No final, a ansiedade relacionada ao ingresso no mercado de trabalho e à vida adulta independente tende a aumentar. Além disso, muitos concluem a graduação com dívidas de financiamento estudantil, o que representa mais um fator de estresse.
De acordo com a especialista, pequenas mudanças podem ajudar:
💤manter uma rotina minimamente organizada de sono, alimentação e estudo
🙌 cultivar vínculos sociais de qualidade
🎲reservar tempo para lazer e atividade física
🧑⚕️procurar apoio psicológico quando sentir necessidade
"Reconhecer que pedir ajuda não é sinal de fraqueza, mas, sim, de cuidado consigo mesmo. Pode fazer toda a diferença para atravessar esse período com mais saúde", concluiu a doutora.
Prevenção
Os pesquisadores defendem que políticas públicas voltadas para a promoção de hábitos saudáveis podem ser essenciais para prevenir transtornos mentais entre universitários.

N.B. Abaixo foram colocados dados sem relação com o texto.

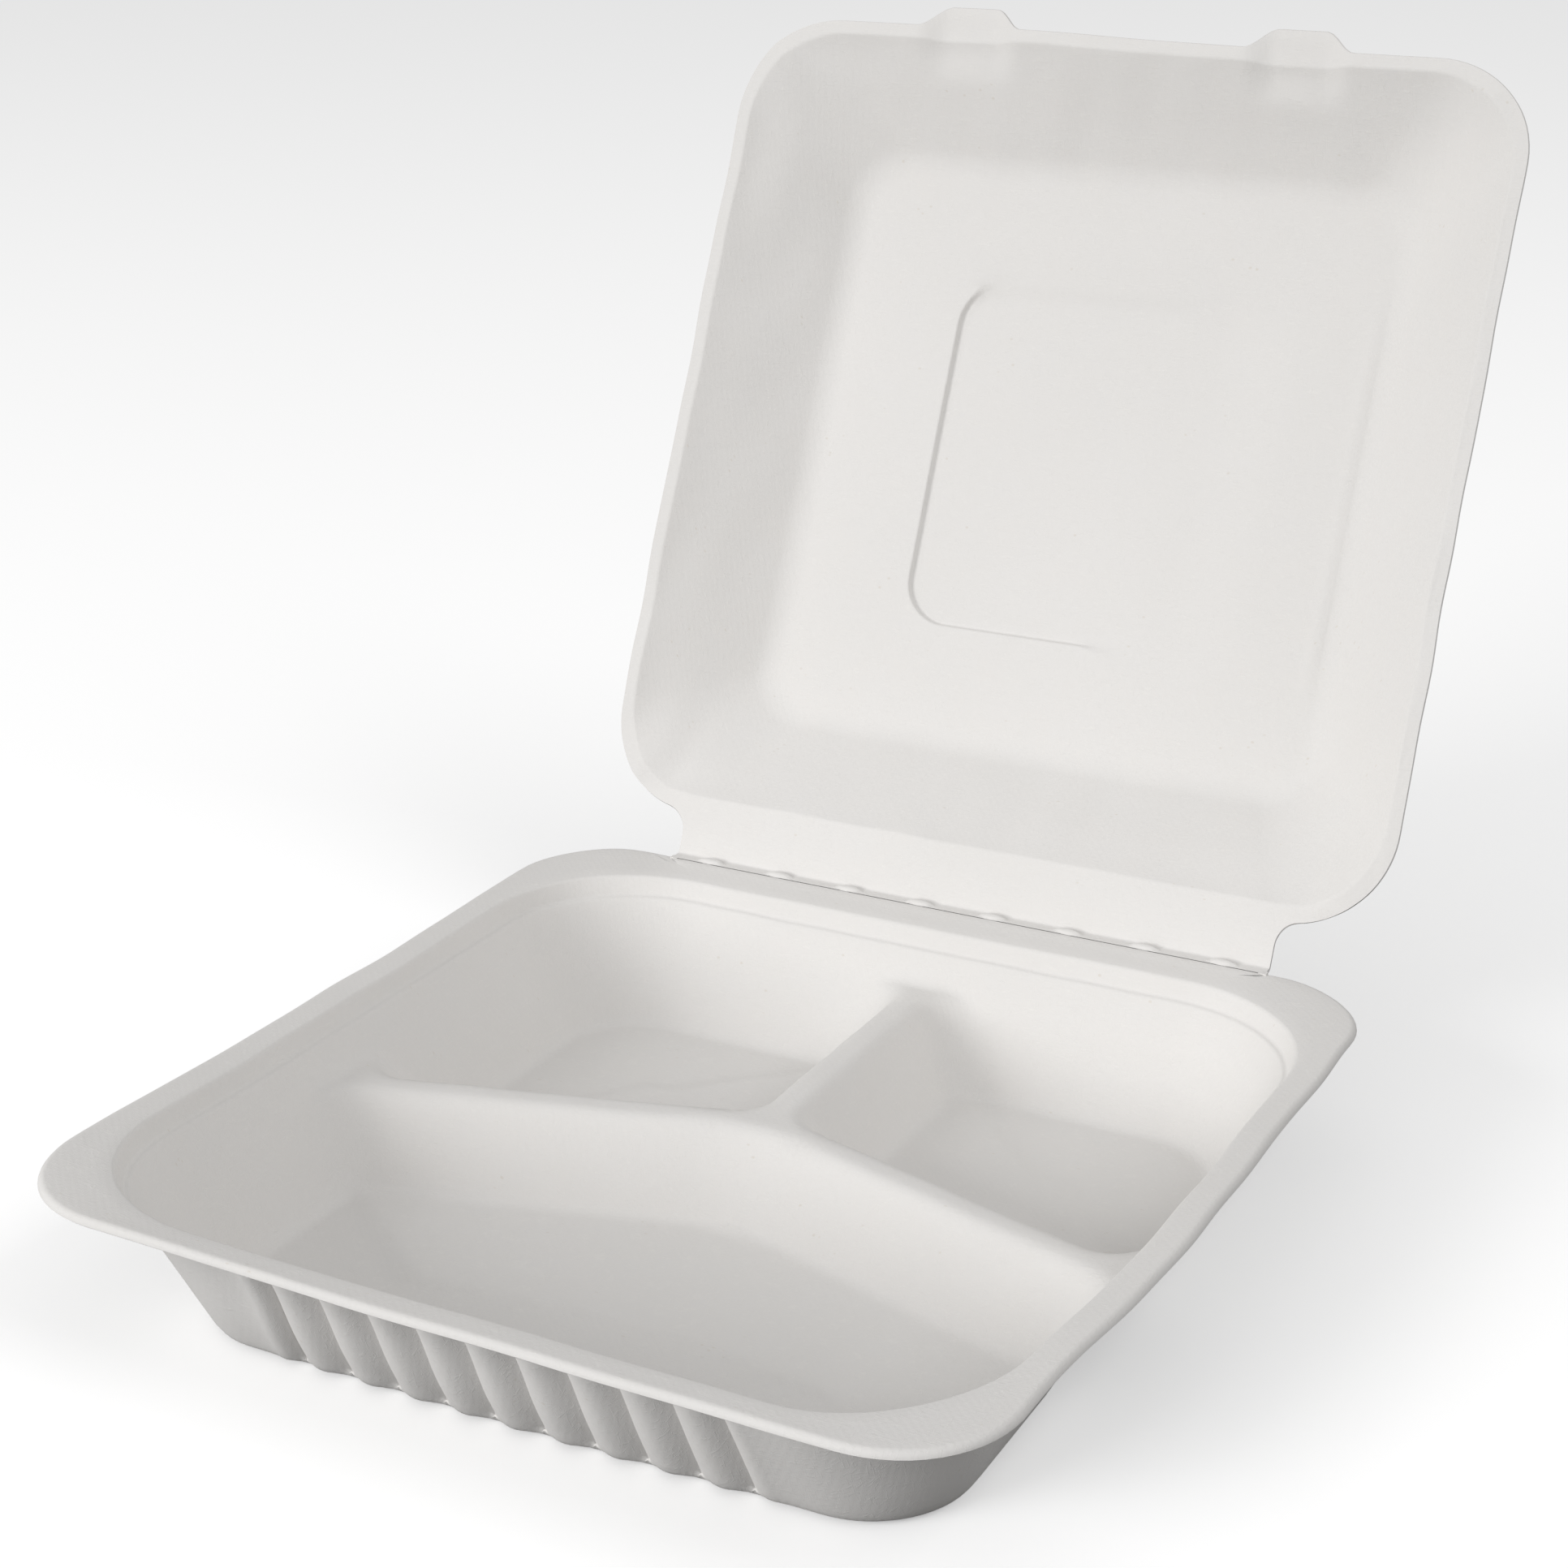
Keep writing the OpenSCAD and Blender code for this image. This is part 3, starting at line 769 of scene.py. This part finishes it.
# Floor
# A plain pale surface under the box, which shows as white to the camera and throws little light back up.
floor_finish = Finish("floor")
dull = floor_finish.node("ShaderNodeBsdfDiffuse", {}, {"Color": (0.15, 0.15, 0.15, 1)})
pale = floor_finish.node("ShaderNodeBsdfDiffuse", {}, {"Color": (0.93, 0.93, 0.93, 1)})
seen = floor_finish.node("ShaderNodeLightPath", {}, {}, "Is Camera Ray")
glossed = floor_finish.node("ShaderNodeLightPath", {}, {}, "Is Glossy Ray")
glow = floor_finish.node("ShaderNodeEmission", {}, {"Color": (1, 1, 1, 1), "Strength": 0.34})
lit = floor_finish.node("ShaderNodeAddShader", {}, {0: pale, 1: glow})
floor_shade = floor_finish.node("ShaderNodeMixShader", {}, {0: seen + glossed, 1: dull, 2: lit})
floor_finish.node("ShaderNodeOutputMaterial", {}, {"Surface": floor_shade})
floor_mesh = bpy.data.meshes.new("floor")
size = 6.0
floor_mesh.from_pydata([(-size, -size, 0), (size, -size, 0), (size, size, 0), (-size, size, 0)], [], [[0, 1, 2, 3]])
floor = bpy.data.objects.new("floor", floor_mesh)
floor_mesh.materials.append(floor_finish.material)
bpy.context.scene.collection.objects.link(floor)

# Light
# One large soft lamp low at the front left, and an even pale sky that shows as white.
world = bpy.data.worlds.new("sky")
bpy.context.scene.world = world
world.use_nodes = True
sky = world.node_tree
sky.nodes.clear()
even = sky.nodes.new("ShaderNodeBackground")
even.inputs["Color"].default_value = (1, 1, 1, 1)
even.inputs["Strength"].default_value = 0.44
white = sky.nodes.new("ShaderNodeBackground")
white.inputs["Color"].default_value = (1, 1, 1, 1)
white.inputs["Strength"].default_value = 1.0
path = sky.nodes.new("ShaderNodeLightPath")
join = sky.nodes.new("ShaderNodeMixShader")
sky_out = sky.nodes.new("ShaderNodeOutputWorld")
sky.links.new(path.outputs["Is Camera Ray"], join.inputs[0])
sky.links.new(even.outputs[0], join.inputs[1])
sky.links.new(white.outputs[0], join.inputs[2])
sky.links.new(join.outputs[0], sky_out.inputs[0])


def lamp(name, place, target, width, power):
    light = bpy.data.lights.new(name, "AREA")
    light.shape = "SQUARE"
    light.size = width
    light.energy = power
    holder = bpy.data.objects.new(name, light)
    holder.location = place
    holder.rotation_mode = "QUATERNION"
    holder.rotation_quaternion = (Vector(target) - Vector(place)).to_track_quat("-Z", "Y")
    bpy.context.scene.collection.objects.link(holder)


lamp("front_left_lamp", (-1.35, -2.45, 0.9), (0, 0.08, 0.1), 1.4, 58)
lamp("right_fill_lamp", (1.6, -0.1, 1.7), (0, 0.08, 0.1), 1.2, 10.5)

bpy.context.scene.view_settings.view_transform = "Standard"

“Temos observado que boa parte dos transtornos mentais que esses jovens vão enfrentar acontecem justamente nesse período. A gente quer entender o que acontece e se a exposição a essas alterações do estilo de vida influenciam de alguma forma esses sintomas de transtorno mental”
Além do professor Matias, fazem parte da pesquisa, pela UFSC, os acadêmicos Tuane Sarmento, Renato Claudino e Jhonatan Wélington Pereira Gaia.